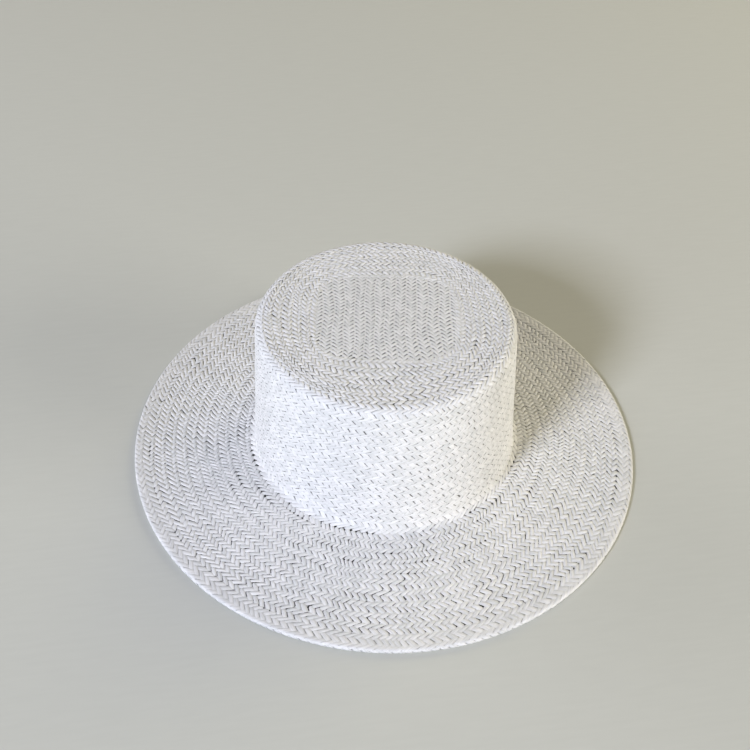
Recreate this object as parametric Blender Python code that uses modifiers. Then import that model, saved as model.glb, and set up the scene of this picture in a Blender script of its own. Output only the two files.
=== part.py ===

• • • • •

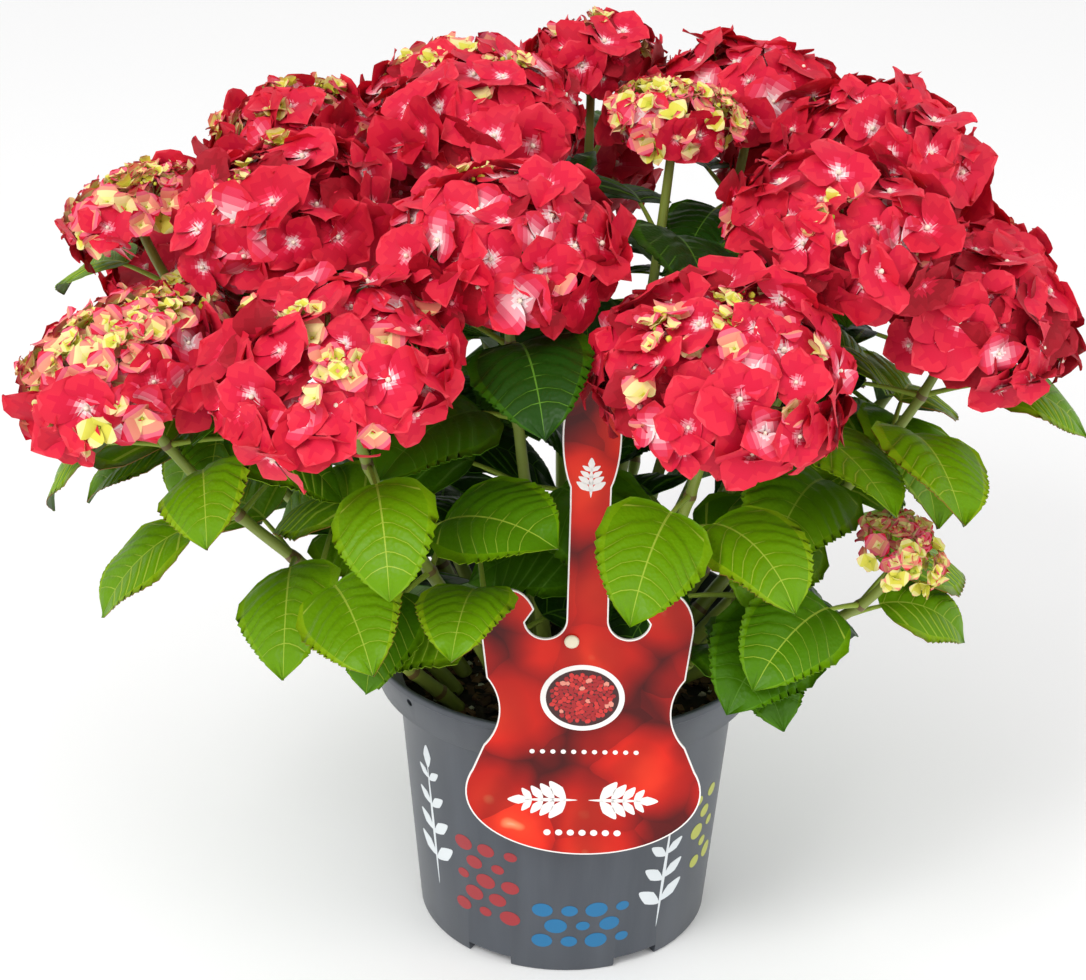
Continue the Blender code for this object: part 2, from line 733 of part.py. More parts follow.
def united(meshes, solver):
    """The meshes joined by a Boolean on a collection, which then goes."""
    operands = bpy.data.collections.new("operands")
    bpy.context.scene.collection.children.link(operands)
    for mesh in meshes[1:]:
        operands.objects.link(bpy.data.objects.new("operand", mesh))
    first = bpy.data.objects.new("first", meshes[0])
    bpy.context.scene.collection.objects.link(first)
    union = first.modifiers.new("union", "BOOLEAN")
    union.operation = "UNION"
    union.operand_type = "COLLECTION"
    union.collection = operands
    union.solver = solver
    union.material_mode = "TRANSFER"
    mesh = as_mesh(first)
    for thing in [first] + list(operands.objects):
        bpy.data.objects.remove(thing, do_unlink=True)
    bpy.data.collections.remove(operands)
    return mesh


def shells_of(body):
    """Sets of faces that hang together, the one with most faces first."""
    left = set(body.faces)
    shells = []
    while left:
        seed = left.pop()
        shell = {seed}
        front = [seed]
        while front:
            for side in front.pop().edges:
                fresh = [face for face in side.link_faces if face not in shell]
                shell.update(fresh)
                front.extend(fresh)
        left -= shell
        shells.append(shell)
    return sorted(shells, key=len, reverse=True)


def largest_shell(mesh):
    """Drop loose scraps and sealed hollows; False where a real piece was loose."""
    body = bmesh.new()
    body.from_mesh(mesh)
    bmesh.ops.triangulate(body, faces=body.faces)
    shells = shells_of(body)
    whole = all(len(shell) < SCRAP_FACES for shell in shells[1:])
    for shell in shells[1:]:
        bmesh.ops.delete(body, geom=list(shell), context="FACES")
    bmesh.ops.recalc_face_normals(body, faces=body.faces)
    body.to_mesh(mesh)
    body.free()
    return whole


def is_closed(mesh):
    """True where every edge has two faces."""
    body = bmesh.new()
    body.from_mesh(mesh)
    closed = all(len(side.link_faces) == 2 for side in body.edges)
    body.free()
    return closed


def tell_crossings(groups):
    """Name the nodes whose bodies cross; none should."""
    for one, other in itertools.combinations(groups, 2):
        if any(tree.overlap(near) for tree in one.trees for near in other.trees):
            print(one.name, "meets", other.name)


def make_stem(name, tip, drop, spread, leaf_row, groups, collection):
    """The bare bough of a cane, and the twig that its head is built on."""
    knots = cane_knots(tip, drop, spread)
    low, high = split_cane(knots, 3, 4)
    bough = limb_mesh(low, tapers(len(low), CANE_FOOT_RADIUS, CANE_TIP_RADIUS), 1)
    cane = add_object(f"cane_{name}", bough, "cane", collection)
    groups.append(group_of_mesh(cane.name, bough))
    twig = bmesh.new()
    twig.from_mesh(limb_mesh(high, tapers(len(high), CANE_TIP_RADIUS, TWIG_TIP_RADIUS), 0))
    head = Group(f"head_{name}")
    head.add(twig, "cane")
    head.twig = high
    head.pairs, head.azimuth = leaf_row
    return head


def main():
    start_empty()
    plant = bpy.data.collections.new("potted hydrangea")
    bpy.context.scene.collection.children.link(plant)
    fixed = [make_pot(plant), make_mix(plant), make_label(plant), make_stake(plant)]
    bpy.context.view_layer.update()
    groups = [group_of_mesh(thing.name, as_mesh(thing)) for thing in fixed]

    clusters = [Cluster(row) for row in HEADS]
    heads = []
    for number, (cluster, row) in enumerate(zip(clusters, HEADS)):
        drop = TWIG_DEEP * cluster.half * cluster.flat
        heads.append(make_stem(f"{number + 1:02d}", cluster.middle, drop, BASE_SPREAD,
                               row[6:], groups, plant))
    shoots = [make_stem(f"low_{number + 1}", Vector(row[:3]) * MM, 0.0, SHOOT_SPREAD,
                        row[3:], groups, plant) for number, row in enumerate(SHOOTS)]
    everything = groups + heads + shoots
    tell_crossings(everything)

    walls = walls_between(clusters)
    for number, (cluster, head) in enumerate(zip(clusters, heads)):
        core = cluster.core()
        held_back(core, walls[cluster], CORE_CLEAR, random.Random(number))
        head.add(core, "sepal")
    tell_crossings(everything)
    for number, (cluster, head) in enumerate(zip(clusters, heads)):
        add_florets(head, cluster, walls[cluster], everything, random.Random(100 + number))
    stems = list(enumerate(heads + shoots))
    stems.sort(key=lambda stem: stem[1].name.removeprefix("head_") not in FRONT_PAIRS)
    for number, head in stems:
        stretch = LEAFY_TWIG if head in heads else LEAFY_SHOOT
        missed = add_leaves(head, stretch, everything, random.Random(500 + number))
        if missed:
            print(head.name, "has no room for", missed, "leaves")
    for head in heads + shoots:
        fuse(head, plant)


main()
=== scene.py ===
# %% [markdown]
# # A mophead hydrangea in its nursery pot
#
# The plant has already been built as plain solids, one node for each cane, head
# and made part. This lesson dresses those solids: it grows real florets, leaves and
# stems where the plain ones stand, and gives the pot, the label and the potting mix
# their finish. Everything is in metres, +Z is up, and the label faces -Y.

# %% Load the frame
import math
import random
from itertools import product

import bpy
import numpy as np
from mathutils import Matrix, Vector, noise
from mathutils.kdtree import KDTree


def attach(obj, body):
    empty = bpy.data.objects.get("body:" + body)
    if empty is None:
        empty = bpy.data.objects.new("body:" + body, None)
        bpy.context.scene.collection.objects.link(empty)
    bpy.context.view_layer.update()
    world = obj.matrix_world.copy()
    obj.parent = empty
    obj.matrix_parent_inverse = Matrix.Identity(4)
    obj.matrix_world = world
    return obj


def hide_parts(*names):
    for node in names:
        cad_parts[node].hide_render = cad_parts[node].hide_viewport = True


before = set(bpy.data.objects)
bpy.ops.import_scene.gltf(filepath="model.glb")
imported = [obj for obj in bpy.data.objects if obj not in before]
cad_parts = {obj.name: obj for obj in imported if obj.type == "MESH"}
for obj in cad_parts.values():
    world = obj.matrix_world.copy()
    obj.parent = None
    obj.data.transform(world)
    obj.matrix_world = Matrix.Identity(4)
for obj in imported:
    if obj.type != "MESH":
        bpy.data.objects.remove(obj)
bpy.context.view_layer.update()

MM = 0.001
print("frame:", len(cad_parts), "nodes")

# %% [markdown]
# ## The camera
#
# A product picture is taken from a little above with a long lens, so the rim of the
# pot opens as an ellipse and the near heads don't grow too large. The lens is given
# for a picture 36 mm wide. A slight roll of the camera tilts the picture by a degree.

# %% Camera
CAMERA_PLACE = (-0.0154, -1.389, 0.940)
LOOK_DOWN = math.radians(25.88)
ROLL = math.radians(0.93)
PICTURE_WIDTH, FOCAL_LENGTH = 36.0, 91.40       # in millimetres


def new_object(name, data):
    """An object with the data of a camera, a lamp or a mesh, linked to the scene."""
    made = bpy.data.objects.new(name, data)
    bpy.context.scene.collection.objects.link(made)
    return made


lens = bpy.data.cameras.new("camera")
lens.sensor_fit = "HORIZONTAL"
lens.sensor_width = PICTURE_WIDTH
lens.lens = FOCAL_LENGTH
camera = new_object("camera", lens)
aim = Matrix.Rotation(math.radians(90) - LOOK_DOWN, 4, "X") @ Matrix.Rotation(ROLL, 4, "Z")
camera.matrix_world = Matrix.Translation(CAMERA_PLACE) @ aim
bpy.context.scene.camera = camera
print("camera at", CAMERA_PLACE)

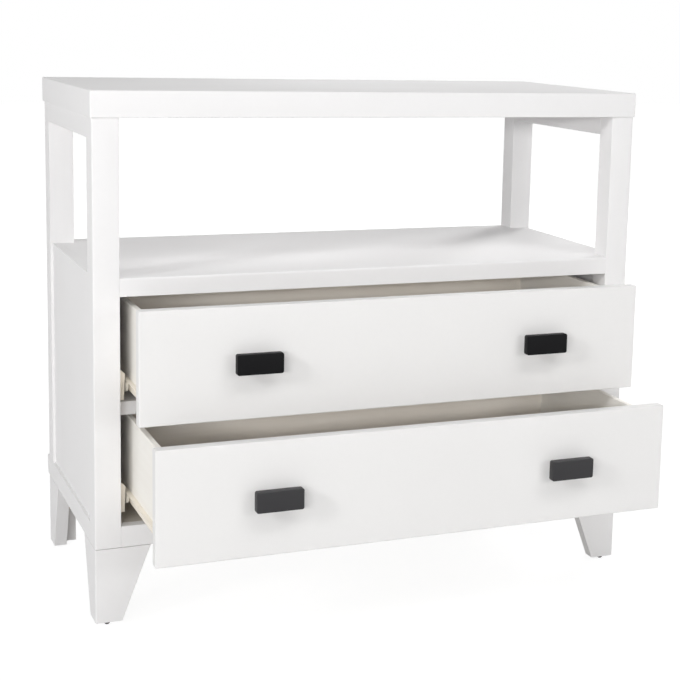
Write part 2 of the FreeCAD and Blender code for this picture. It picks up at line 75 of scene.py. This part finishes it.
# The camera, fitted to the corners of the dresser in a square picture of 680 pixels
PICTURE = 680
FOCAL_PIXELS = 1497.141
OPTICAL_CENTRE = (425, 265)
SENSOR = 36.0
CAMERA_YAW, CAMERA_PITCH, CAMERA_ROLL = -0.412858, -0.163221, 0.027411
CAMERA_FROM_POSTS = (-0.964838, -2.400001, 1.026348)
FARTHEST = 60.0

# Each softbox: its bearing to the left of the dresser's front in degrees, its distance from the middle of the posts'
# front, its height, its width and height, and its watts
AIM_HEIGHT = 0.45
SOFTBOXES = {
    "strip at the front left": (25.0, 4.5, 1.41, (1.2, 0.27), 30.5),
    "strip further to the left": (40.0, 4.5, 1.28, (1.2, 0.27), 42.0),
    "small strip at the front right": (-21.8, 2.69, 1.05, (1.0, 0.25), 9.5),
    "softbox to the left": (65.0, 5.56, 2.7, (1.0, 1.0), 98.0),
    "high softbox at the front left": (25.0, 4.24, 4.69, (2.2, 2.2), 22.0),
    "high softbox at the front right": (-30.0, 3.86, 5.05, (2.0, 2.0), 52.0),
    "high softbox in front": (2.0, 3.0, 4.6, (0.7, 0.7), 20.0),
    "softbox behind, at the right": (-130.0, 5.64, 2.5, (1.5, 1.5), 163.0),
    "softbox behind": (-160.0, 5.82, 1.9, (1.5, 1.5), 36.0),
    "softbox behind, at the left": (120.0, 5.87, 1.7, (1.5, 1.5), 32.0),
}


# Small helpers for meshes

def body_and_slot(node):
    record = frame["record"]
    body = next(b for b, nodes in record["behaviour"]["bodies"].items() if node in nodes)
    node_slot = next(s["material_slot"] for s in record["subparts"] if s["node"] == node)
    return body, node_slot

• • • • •

▶ **Work instructions**: Provide an exact reproduction of only those lines that start at the line containing "obj.parent = None" and end at the line containing "FARTHEST = 60.0", inclusive.

▶ **Response for this exercise**:
    obj.parent = None
    obj.data.transform(world)
    obj.matrix_world = Matrix.Identity(4)
for obj in imported:
    if obj.type != "MESH":
        bpy.data.objects.remove(obj)
bpy.context.view_layer.update()

MM = 0.001
print("frame:", len(cad_parts), "nodes")

# %% [markdown]
# ## The camera
#
# A product picture is taken from a little above with a long lens, so the rim of the
# pot opens as an ellipse and the near heads don't grow too large. The lens is given
# for a picture 36 mm wide. A slight roll of the camera tilts the picture by a degree.

# %% Camera
CAMERA_PLACE = (-0.0154, -1.389, 0.940)
LOOK_DOWN = math.radians(25.88)
ROLL = math.radians(0.93)
PICTURE_WIDTH, FOCAL_LENGTH = 36.0, 91.40       # in millimetres


def new_object(name, data):
    """An object with the data of a camera, a lamp or a mesh, linked to the scene."""
    made = bpy.data.objects.new(name, data)
    bpy.context.scene.collection.objects.link(made)
    return made


lens = bpy.data.cameras.new("camera")
lens.sensor_fit = "HORIZONTAL"
lens.sensor_width = PICTURE_WIDTH
lens.lens = FOCAL_LENGTH
camera = new_object("camera", lens)
aim = Matrix.Rotation(math.radians(90) - LOOK_DOWN, 4, "X") @ Matrix.Rotation(ROLL, 4, "Z")
camera.matrix_world = Matrix.Translation(CAMERA_PLACE) @ aim
bpy.context.scene.camera = camera
print("camera at", CAMERA_PLACE)

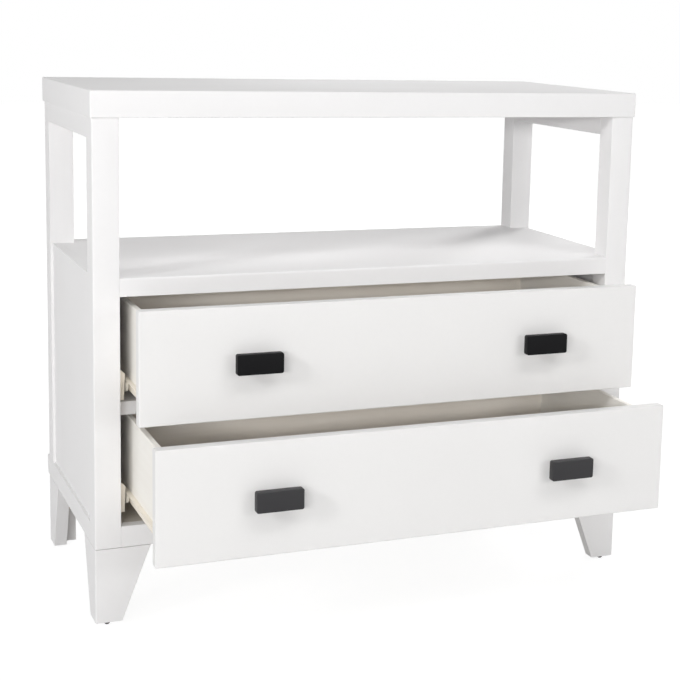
Write part 2 of the FreeCAD and Blender code for this picture. It picks up at line 75 of scene.py. This part finishes it.
# The camera, fitted to the corners of the dresser in a square picture of 680 pixels
PICTURE = 680
FOCAL_PIXELS = 1497.141
OPTICAL_CENTRE = (425, 265)
SENSOR = 36.0
CAMERA_YAW, CAMERA_PITCH, CAMERA_ROLL = -0.412858, -0.163221, 0.027411
CAMERA_FROM_POSTS = (-0.964838, -2.400001, 1.026348)
FARTHEST = 60.0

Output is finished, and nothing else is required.